Friday, July 30, 2010

Gonzo: The Life and Work of Hunter S. Thompson

Appropriate to its subject, Gonzo: The Life and Work of Hunter S. Thompson begins not with the various accolades expected of a puff piece doc but with snatches of various talking heads speaking of his final years and frankly assessing that he'd lost his touch. Rather than play into conspiratorial fantasies surrounding Thompson's death -- something that would likely amuse Thompson were he still around -- Gibney and his interview subjects make clear without coming out and directly saying it that the writer knew he was past his prime and that the suicidal thoughts that plagued him his whole life finally won out, motivated partially by political angst but chiefly through the demons that tormented him for so long.

It's an unorthodox way to introduce a film about one of the more notable voices of the 20th century counterculture, but then Hunter was anything but orthodox. Gonzo charts the writer's life from his first success with his book on the Hell's Angels in 1966 through his suicide in 2005. His was a life of alcoholism, drug addiction, an enthusiasm for guns that would put even NRA members on edge and extreme mental disability that would have existed without his vices but was certainly enhanced by them. Through it all, he was funny, intelligent, piercing and capable of inserting himself in places that were determined to keep him out, as if even those aware of him simply did not know how to handle his zeal.

One of the main reasons Thompson and his legend attract me is the uncertainty with which I view him: was he a serious, if addled, journalist on the hunt for social answers, searching for the crater that marked the cosmic death of the American Dream? Or was he a prankster to shame Andy Kaufman, a committed freak who dedicated his entire life to pulling a grand joke on the Establishment he so hated? The answer, as far as I can tell, combines the two possibilities, and the great joy of reading his mad scribblings is sorting out what of his writing is incisive fact-finding and what is utter, hallucinated imagination. Frank Mankiewicz, George McGovern's campaign manager, speaking of Hunter regarding his coverage the 1972 presidential campaign, offered an assessment that covers Thompson's entire career: "Of all the correspondents, he was the least factual, but the most accurate."

Gibney is a keen political documentarian, maker of Taxi to the Dark Side and Enron: The Smartest Guys in the Room, two of the sharpest documentaries of the last 10 years. But those films, as they concern issues and events, require a marshaling of facts, and this is a profile of an artist, and an artist who wrote and said what came to mind exactly as it came to mind. Unfortunately, Gibney uses the same approach to profile a man as he does to profile a situation, and Gonzo essentially plays out as a visual biography of a man who already left himself in his work.

It's amusing, certainly, to see the archival footage of the gonzo journalist running for sheriff of Pitkin County, Colorado by appealing to Aspen's surprising hotbed of freaks and dropouts, crafting a campaign that made Dead Kennedys frontman Jello Biafra's run for mayor of San Francisco a decade later seem purely straight-faced. Even funnier is the sight of Thompson shaving his head completely bald, simply so he could refer to his Republican opponent, an ex-Army man with a disciplined crew cut, as "my long-haired opponent." But this is all contained in his short story about his run.

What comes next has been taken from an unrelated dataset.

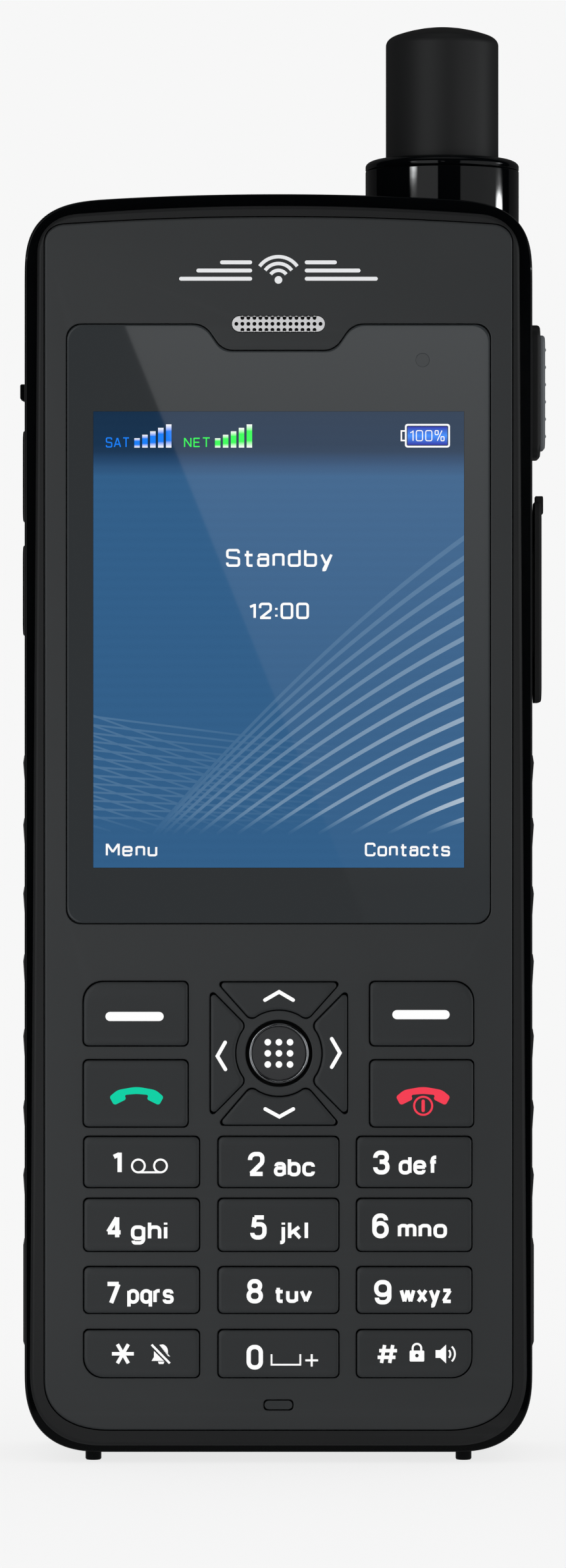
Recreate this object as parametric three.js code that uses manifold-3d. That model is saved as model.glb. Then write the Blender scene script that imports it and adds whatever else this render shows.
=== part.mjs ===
// A satellite phone handset: shells, keys, display, antenna, ports, battery and inner electronics.
// Millimetres. +Z runs up the handset, the face looks along -Y and +X is to the right of the face.
// The origin is the middle of the flat bottom face of the gloss band. Front-view outlines are drawn
// in X and Z and given their thickness along Y.

import * as THREE from 'three';
import { mergeVertices } from 'three/addons/utils/BufferGeometryUtils.js';
import Module from 'manifold-3d';

const wasm = await Module();
wasm.setup();

// ---------------------------------------------------------------- driving dimensions

const CORNER_STEPS = 7;      // facets along each big corner of a shell
const CROWN_STEPS = 3;       // facets along each half of a shell's crowned top
const ARC_STEPS = 3;         // facets along each small rounded corner
const ROUND = 32;            // facets around the antenna parts
const SMALL_ROUND = 14;      // facets around screws, pegs and the jack
const FAR = 200;             // longer than anything that is cut
const BOX_OUT = 1;           // how far cutting tools run past a face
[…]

More unique are the contributions of people like Jann Wenner, founder of Rolling Stone; Ralph Steadman, the sketch artist who adorned Thompson's writings with his horrifying caricatures; George McGovern, who reveals that Thompson's admiration for him was matched by his own appreciation of the writer; and Laila Nabulsi, HST's former girlfriend and the producer of the Fear and Loathing in Las Vegas film. Thompson's writings were always from a first-person perspective, but it's necessary to have the clearer views of those sucked into his whirlpool to offer guidance.

At two hours, however, Gonzo suffers from padding, and too much of the film simply recounts his glory years in the form of mentioning books and essays. Even something as significant as the journalist's effect on swaying popular opinion for Jimmy Carter in '76 receives no in-depth analysis, only a cursory mention that, yes, Hunter wrote about Carter approvingly, or that he admired the outlaw spirit in the Hell's Angels when his book on the subject expounds upon that admiration to poetic length.

The timeline is loose as well. The driving arc of the film does not seem to go further than Thompson's '70s output, not even touching upon his writings on the Bush administration and only vaguely mentioning that he lost his touch without even providing a timeframe for that claim. Granted, I happen to agree that Thompson grew too much to embrace his persona instead of using it as a sly tool for getting across good, if broadly unethical, journalism, but his descent is spoken of only in abstract terms, never pointing to any articles as proof of slipping wit or any events in his life as significant of his downturn. The last 25-30 years of Thompson's life are shoved into the final 20 minutes of the film, and the portrait of a tragic artist I'd hoped to see to get a better understanding of HST's backslide into faded celebrity felt perfunctory and hollow.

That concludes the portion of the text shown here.